There is a possible third way to resolve the problem of economic inequality post-singularity. Whether through the means in which the singularity is achieved or simply through technological advances on other fronts, new technology could disrupt the current economic paradigm in such a way that capital concentration is no longer a problem. Sufficient benefits for every human being might be available no matter how the benefits of success are ascribed.

For the benefits of success not to be ascribed based on capital invested or work performed, benefits must be distributed based on some basis orthogonal to the success itself. This may seem to imply the creation of some sort of magical charity state, where people invest lots of capital and do lots of work for no reason, but there is an incorrect assumption in that implication which provides a different answer: that the supply of benefits is finite.

It’s not the case that everyone in the world can have a mansion, 68’ yacht, and steak dinners every night. But it is the case that everyone in the world can have a comfortable house large enough for their family, access to wonderful recreation, and enough good food to eat. With the reduction of the need for human labor to achieve goals through the software revolution, enough value can be created without significant capital or labor investment to provide significant benefits to every human on the planet as long as so many benefits are available that they cannot accrue in the hands of a few kings.

One way to achieve this is simple to state and hard to achieve: the software revolution must be for all. It must be embodied by freely available, open-source software, with contributions from the greatest minds available (at least, until the greatest minds are themselves open-source software). Today, it’s the case that these minds are generally employed by would-be kings – Google, Amazon, Facebook, Microsoft, even places like Stanford and MIT. But there is no reason that this must be so, and no reason that must remain so once momentum is built towards a different way. If fantastic productivity is available via free, ubiquitous software, there is no reason every single human cannot live what one would call a comfortable upper-middle-class life because all their needs are met by free software and machines. Some may even still live extraordinarily comfortable upper-class lives, but that does not mean others must suffer for it or that the extraordinarily comfortable need oppose this development (for if one has a wonderful life, what does it matter if another has more?).

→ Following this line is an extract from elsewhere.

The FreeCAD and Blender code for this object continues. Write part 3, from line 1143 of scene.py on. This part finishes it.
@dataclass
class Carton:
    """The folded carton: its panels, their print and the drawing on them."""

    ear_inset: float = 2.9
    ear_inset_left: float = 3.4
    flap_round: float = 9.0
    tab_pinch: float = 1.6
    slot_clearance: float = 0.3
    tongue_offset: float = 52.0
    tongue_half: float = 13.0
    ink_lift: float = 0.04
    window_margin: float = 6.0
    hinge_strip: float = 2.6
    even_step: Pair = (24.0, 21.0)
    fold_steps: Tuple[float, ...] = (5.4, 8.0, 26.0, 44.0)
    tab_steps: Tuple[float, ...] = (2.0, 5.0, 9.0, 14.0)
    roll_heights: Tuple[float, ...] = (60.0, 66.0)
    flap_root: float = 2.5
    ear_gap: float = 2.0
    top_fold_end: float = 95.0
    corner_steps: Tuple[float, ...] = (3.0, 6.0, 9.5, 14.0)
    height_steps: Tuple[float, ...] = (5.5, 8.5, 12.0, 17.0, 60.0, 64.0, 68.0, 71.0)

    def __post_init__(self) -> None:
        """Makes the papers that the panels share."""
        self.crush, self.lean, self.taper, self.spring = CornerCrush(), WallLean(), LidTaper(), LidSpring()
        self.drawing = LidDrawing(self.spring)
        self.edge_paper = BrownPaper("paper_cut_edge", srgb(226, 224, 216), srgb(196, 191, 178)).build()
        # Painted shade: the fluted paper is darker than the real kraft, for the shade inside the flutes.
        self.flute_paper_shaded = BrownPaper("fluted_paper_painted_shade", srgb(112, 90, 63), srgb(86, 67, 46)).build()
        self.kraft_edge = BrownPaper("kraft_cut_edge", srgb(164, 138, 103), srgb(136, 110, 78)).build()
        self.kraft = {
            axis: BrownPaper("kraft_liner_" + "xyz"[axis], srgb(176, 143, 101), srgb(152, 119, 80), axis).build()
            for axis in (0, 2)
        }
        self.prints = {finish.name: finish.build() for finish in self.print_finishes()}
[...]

Another possible development is significant advances in energy, food, and other forms of production such that the availability of the resources needed for a comfortable life is practically infinite. Even if there are kings, if there is so much available that they could not possibly possess it all, then it doesn’t matter if they possess arbitrarily large amounts. And over time, if possessing more does not matter, the drive some feel to acquire more and more may subside – if owning things and acquiring more wealth has little to no bearing on how you live your life, why own more?

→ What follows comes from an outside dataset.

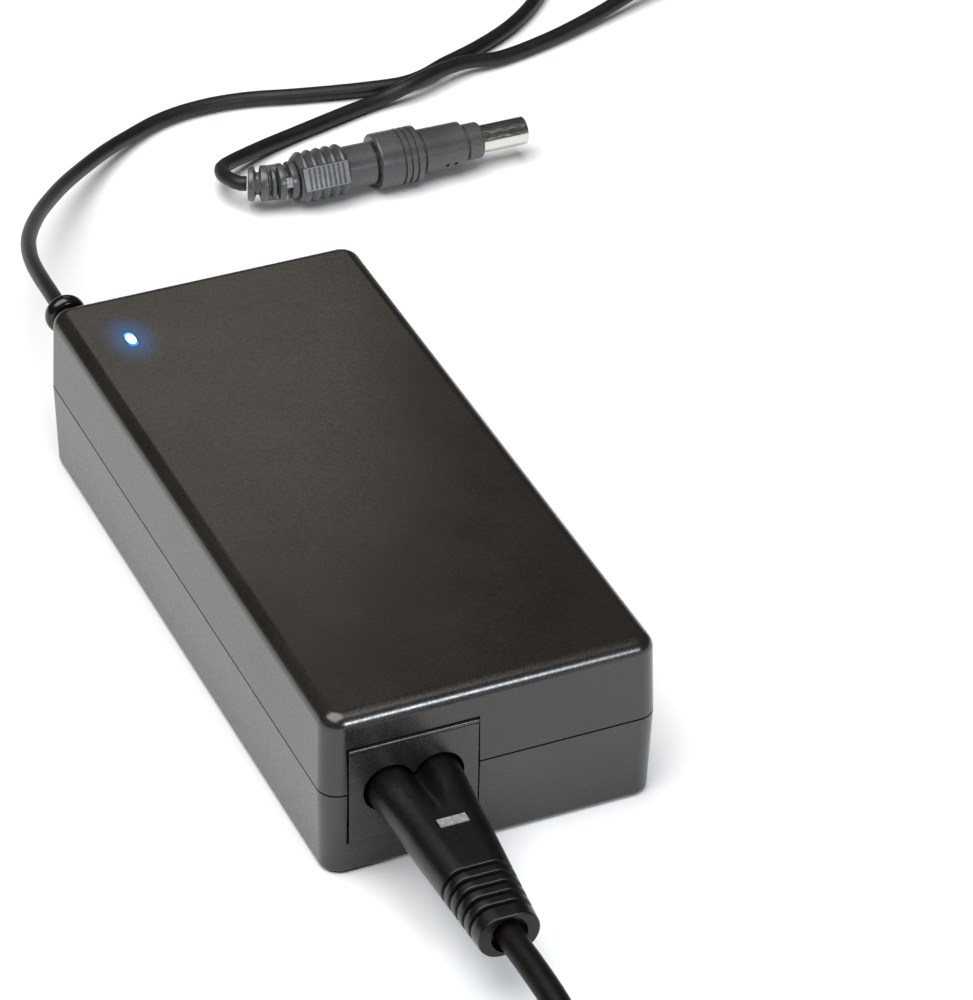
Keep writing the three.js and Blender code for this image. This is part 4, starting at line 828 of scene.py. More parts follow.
class ADAPTER_OT_leads(bpy.types.Operator):
    """Lay the mains lead and the low-voltage lead along their routes, with their coils and ties"""

    bl_idname = "adapter.leads"
    bl_label = "Leads"

    def execute(self, context):
        look = context.scene.adapter_look
        tones = (look.cord_dark, look.cord_light)
        jacket = flexible_pvc("flexible_pvc_jacket", tones, (0.4, 0.5), 2.2, 0.03, 0.1)
        dc_jacket = flexible_pvc("flexible_pvc_thin_jacket", ("#12110f", "#1a1917"), (0.4, 0.52), 1.6, 0.02, 0.35)
        strap_pvc = flexible_pvc("soft_pvc_strap", ("#161616", "#1d1d1d"), (0.45, 0.6), 1.0, 0.02)
        for name, (coil, width, angle) in TIES.items():
            body = "mains_lead" if name == "mains_coil_tie" else "adapter"
            tie = strap(coil, width, angle)
            tie.name = name + "_strap"
            belongs(tie, body, [name], strap_pvc)
        lead = cord_curve("mains_lead_cord", mains_route(), MAINS)
        belongs(lead, "mains_lead", ["mains_cord_out", "mains_coil", "mains_cord_end"], jacket)
        low = cord_curve("dc_lead_cord", dc_route(), DC)
        belongs(low, "adapter", ["dc_cord_out", "dc_coil", "dc_cord_return"], dc_jacket)
        return {"FINISHED"}


# ---------------------------------------------------------------- case
def lean(z):
    """How far the case's sides lean in at a height."""
    share = 1 - z / PARTING if z < PARTING else (z - PARTING) / (HEIGHT - PARTING)
    return DRAFT * share


def case_block(name, inset, low, high, segments=4):
    """A block with the case's rounded plan at an inset, whose sides lean with the case's."""
    wide, long = HALF_WIDTH - inset, HALF_LENGTH - inset
    piece = block(name, (-wide, -long, low), (wide, long, high))
    for z in (low, high):
        choose(piece, "VERT", lambda corners: abs(corners[0].z - z) < TOUCH)
        share = (1 - lean(z) / wide, 1 - lean(z) / long, 1)
        bpy.ops.transform.resize(value=share, center_override=(0, 0, z * MM))
    round_edges(piece, along_axis(2, (high - low) / 2), max(CORNER - inset, 1), segments)
    return piece


def inlet_opening():
    return inlet_block("inlet_opening", PLATE[0] / 2 + FIT, PLATE[1] / 2 + FIT, -HALF_LENGTH - WALL, FLANGE["front"])


def lamp_slot(name, spare, low, high):
    half_x, half_y = LAMP_WINDOW[0] / 2 + spare, LAMP_WINDOW[1] / 2 + spare
    slot = block(name, (LAMP[0] - half_x, LAMP[1] - half_y, low), (LAMP[0] + half_x, LAMP[1] + half_y, high))
    round_edges(slot, along_axis(2, (high - low) / 2), half_x * LAMP_END_ROUND, 8)
    return slot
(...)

This essentially attacks the problem of ownership and greed on the supply side, instead of the demand side.

An example of such a change could be practical fusion energy. In theory, fusion power could provide orders of magnitude more electrical energy than produced by all the world today, and primarily consume water as its power source. Energy costs would go so low as to approach zero, and suddenly wealth would not be required to obtain nearly any amount of energy. Were this to be true, power could be treated as a basic human right, enabling many to improve their lives significantly – even if other people still have more than them.

An analogy can be drawn right out of Adam Smith’s original thinking on capitalism. For him, it was important that people engaging in capitalism not take ownership of so much as to leave others unable to survive and participate economically. Suppose there were an island with 10 people on it, and the primary food source on that island were banana trees producing 1000 bananas a day. A person needs to eat 10 bananas a day to survive, and perhaps another 10 to have some surplus to feel comfortable.

Under Smith’s vision for capitalism, it’s OK for 1 person to own a banana harvesting business and gain 820 bananas a day, with the other 9 as his employees earning 20 bananas each. It might even be OK for the 1 owner to gain 910 bananas and leave the other 9 only 10 each – they can still survive, so it’s an ethical question whether it’s acceptable for the owner to deprive the other 9 a feeling of comfort because he owns the business. But it’s not acceptable to go any farther than that.

But what if the supply of bananas were infinite? Well, then the 1 owner can take as many bananas as he likes, because the 9 employees can still get their 20. In fact, the owner can let the employees take as many bananas as they like, because it doesn’t prevent him from having as many bananas as he likes. It’s even possible the owner will stop even caring or noticing that he owns the banana harvesting business, and it will become a mundane property of just living on the island, same as having air to breathe and a sun in the sky.

Because it requires a either the singularity to be achieved in a specific way or significant technological breakthroughs on other fronts, it’s not a given that a solution like this will present itself, so one should not bank on this over the first two steps. But it’s a good low-probability get-out-of-jail-free card, and if you happen to be someone in a position to push in these kinds of directions, doing so would be a great service to humanity. 

Summary

So what was that all about? Well, briefly:
  • Most people today get money by being paid for their time at a job
  • Organizations (like the DMV) are made of people, who resist the elimination of jobs
  • Nonetheless, eventually software will eliminate all jobs
  • Significant social change is necessary to truly prepare for a world without jobs
  • Whether or not significant change will happen, one can personally prepare for a world without jobs by
    • Finding ways to earn money besides selling one’s time
    • Finding jobs that include significant profit sharing that scales with profits
  • There is a chance that through either being purposeful about making the singularity work for all or by dramatically improving production on other fronts that people will end up living comfortable lives despite the problems the current trajectory to the singularity imply

Hopefully this post gives you some things to think about in how you live your life. For me, these realizations have caused me to become a lot more entrepreneurial and look for multiple passive income streams I can implement in my life. After all, the alternative is to wait around until software eats me, and I would prefer to be immortal and comfortable because of the singularity rather than chewed up by it.





* - much credit for the step 3 section goes to Ryan Flynn, who first told me about his thoughts around fusion and infinite energy and inspired me to think about addressing the capital concentration problem from the supply side.